Connie Willis has announced she has turned down an offer to be a Hugo presenter at this year’s Worldcon.
Annie Bellet has withdrawn her nominated short-story from consideration.
Marko Kloos has withdrawn his nominated novel from consideration.
All in the past roughly 24 hours.
(Larry Correia comments here. Vox Day comments here.)
Anyone care to bet that the new strategy on the part of those offended by the Sad Puppies/Rabid Puppies campaigns is to persuade anyone they can influence to simply refuse to participate?
It’s not a bad strategy. If those offended choose to “No Award” and (ironically) organize a sufficiently large campaign to push the SP/RP nominees off the slate, they have already been warned that they risk the same treatment next year (or worse: the entire Hugos list being no-awarded). But if they can convince a sizeable portion of the nominees to withdraw their work from consideration – especially those not on the SP/RP slates – it creates the appearance that those who do win will have received their awards by forfeit rather than merit. This is the natural conclusion to be drawn from the assertion that the nominees were nominated in the first place for reasons other than merit. It makes bitter ashes of the award.
If others are persuaded to decline offers from Sasquan to present the awards or appear in connection with the Hugo Awards – or to participate in the con itself as a panelist or speaker – it further emphasizes the “corrupted” nature of this year’s awards. This works as well with the rank-and-file fans: if enough fans can be persuaded to boycott Sasquan in protest over the SP/RP campaigns (perhaps including interested parties arranging for any already-purchased tickets to be credited towards tickets for a different SF/F con), it further emphasizes the message that the awards are corrupt and deserve to be shunned.

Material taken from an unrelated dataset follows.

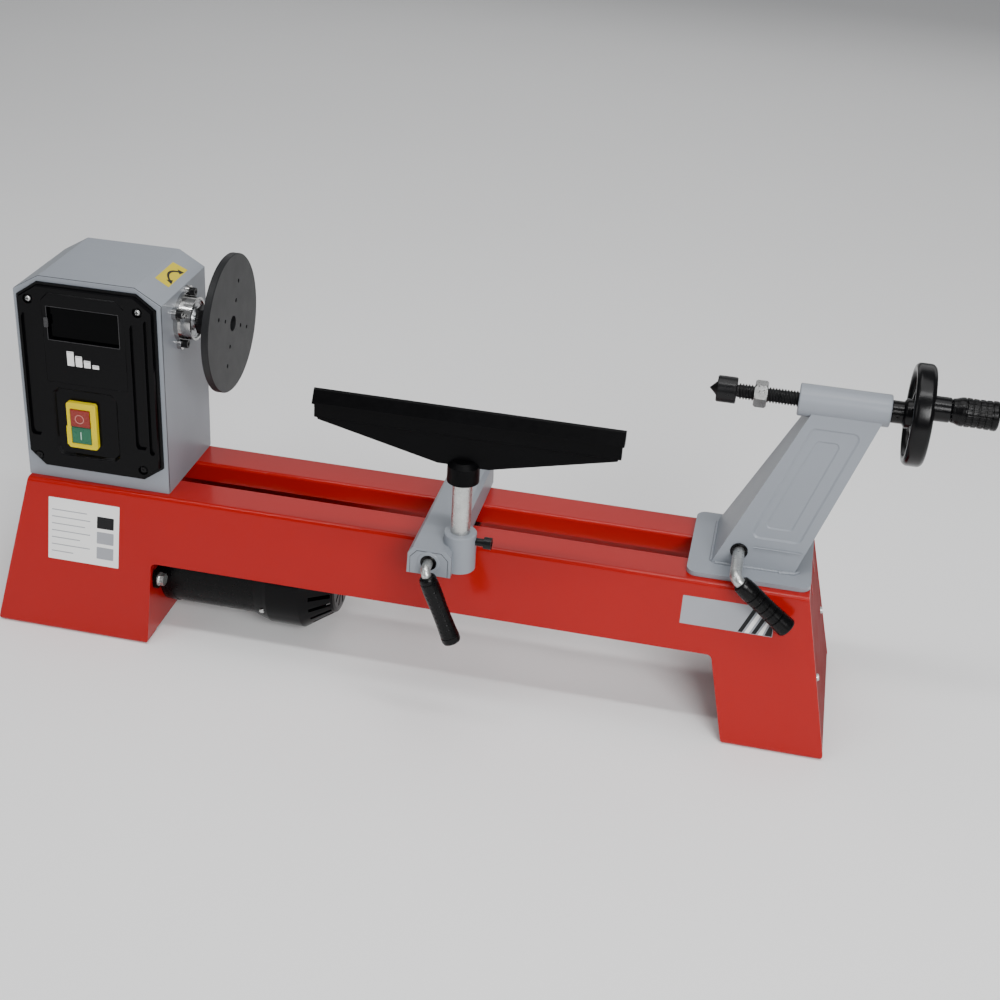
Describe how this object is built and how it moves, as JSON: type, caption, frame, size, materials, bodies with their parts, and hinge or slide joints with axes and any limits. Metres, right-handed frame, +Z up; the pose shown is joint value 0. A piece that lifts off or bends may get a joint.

And why not go all the way and encourage people to simply not to vote at all? It may not be as vindictively satisfying as directly shutting out SP/RP nominees through organized “No Award” voting, but if one regards the awards this year as corrupted already, why not let the offending nominees have them as punishment? Note that this can be done quietly and without the same risk of retaliation on next year’s awards.
Might I suggest a bumper-sticker slogan for those considering such a strategy? How about “Participation is Sanction”? It’s efficient, it’s euphonic, it’s evocative. You’re welcome.
On the other hand, it’s not exactly a good strategy, either.
For one, it’s poor sportsmanship, a form of taking your marbles and going home when you don’t get your way. One of the Puppies’ main points is that the Hugos (as a microcosm of SF/F culture) have become dominated by an intolerant and entitled clique of like-minded, closed-minded, hive-minded people, people who shut out outsiders on political or cultural grounds rather than the merit of their work. Whether it’s a vocal “No Award” campaign or a quieter shunning effort, it still amounts to the same thing: sabotaging the awards because – for the first time in a long time – a substantial number of unpersons received nominations, specifically to devalue any awards given to those outsiders. Such sabotage would not come across less like a noble gesture aimed at preserving the honor and dignity of the Hugos, and more like a clique of high-school girls – piqued that a group of students managed to get a couple of chess-club girls on the homecoming queen ballot at the expense of a couple of their own – withdrawing their own nominations, getting the band to bail out, and persuading a bunch of their classmates not to go to the dance.
For another, it would do the same long-term damage to the reputation of the Hugos that opponents claim the SP/RP campaigns are doing. One might use this strategy to create the impression that the Hugos this year are corrupt and the winners undeserving due to the withdrawal of competition. But once the brand is tarnished, how does the tarnish not carry over to subsequent years – especially since the same perception that the Hugos are awarded by forfeit can be turned against the other side next year if the SP/RP side simply does not participate. Indeed, it’s perfectly predictable that in the case of Puppy strategic non-participation the SJWs would overreach in their efforts to “restore” the award’s reputation, crowing even louder than in past years that the awards will go to those who truly deserve them…by which is meant those with the accepted thinking and those whose product and lives tick the right boxes on the SJW checklist, regardless of the merit or even science fiction/fantasy content of their work. This year a Hugo will mean something again, they will claim, because none of those icky sexist homophobic racist white men are on the ballot! But the victory would in fact be no less a forfeit than when the strategy was used by their own side, and for as long as this status quo ante is pushed as the way things are supposed to be, such claims would ring hollow for their now-exposed hypocrisy and would merely demonstrate that the Puppies were right all along in their contention that the Hugos are simply and SJW popularity contest.
Try polishing that off your Hugo.
ETA: I meant to work in that the ideal “final blow” of this strategy would be to create so much trouble for Worldcon — no presenters, reduced attendance, etc. – that they have grounds for canceling the awards presentation. I don’t know if that is possible under Worldcon rules, but it’s an interesting possibility those gnashing/rending over the nominations might want to consider. Why settle for half-measures when you can indulge your petty vindictiveness all the way?